The CHIEF SECRETARY (Hon. H. Ayers) said the duty of defining what was meant by that particular kind of dog would fall upon the person undertaking the destruction. If a dog was destroyed in mistake, the person who killed it would be liable to a penalty.

Passed as printed.

Clauses I6 to 28. Passed.

Clause 28. Appeal to Adelaide Local Court of Full Jurisdiction.

The Hon. J. BAKER wished to point out that a difficulty would be likely to arise as to what should be considered a dog improperly at large.

The Hon. J. H. BARROW said being improperly at large was not being under the immediate control of some competent person.

The CHIEF SECRETARY (Hon. H. Ayers) said a dog could not be called improperly at large so long as it was on the ground of its owner. If in any street, road, or highway, no doubt it would be; but if it could be said it was improperly at large in a section, it would be so in a drawing-room, garden, or close yard. He would, however, ask the opinion of the Attorney-General upon the matter if it would be satisfactory to the hon. member. There was no question, however, but that no one had a right to destroy a dog if it was in a close.
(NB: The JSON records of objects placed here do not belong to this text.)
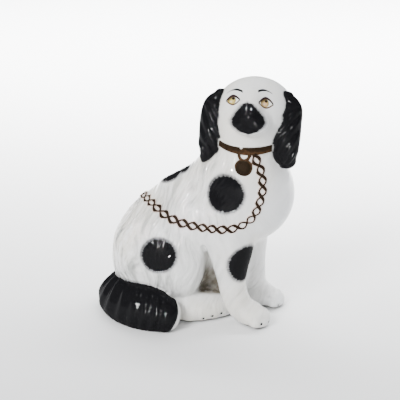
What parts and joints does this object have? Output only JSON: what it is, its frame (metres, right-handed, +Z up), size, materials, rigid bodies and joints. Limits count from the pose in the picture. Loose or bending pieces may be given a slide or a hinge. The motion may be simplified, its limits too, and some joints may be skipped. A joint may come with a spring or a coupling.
{
  "type": "seated spaniel figurine",
  "caption": "Seated mantel spaniel in glazed earthenware, head turned to the front, with long ears, a swept tail, and a collar, locket and chain in relief.",
  "frame": {"origin": "on the floor, under the middle of the figure's bounding box", "axes": "+Z up, +X from the tail towards the dog's chest, the face and the display side look along -Y"},
  "size_m": [0.206, 0.116, 0.2459],
  "materials": {
    "white_glaze": "glossy clear glaze over white earthenware, with black enamel patches and brown gilding"
  },
  "bodies": {
    "root": {"spaniel": "white_glaze"}
  },
  "joints": []
}
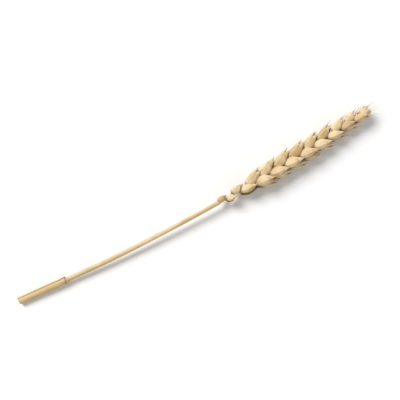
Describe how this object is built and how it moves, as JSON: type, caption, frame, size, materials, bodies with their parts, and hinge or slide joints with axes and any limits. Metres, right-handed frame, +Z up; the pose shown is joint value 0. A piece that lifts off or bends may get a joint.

The Hon. J. BAKER said under some circumstances a dog might be said to be improperly at large in the street if it was ferocious. This should be defined, because some dogs allowed to roam on a section would be dangerous, while others would be perfectly harmless.

The CHIEF SECRETARY (Hon. H. Ayers) said sometimes small dogs were more annoyance at persons' doors than large dogs, but if a neighbours dog came upon their step it would be at large.

The Hon. J. BAKER did not wish to be too severe, but at the same time it should be well understood. In the country a dog might do an enormous amount of damage to sheep, whereas in town it would be harmless. If the law was well defined there would be no complaints when it was carried out rigorously.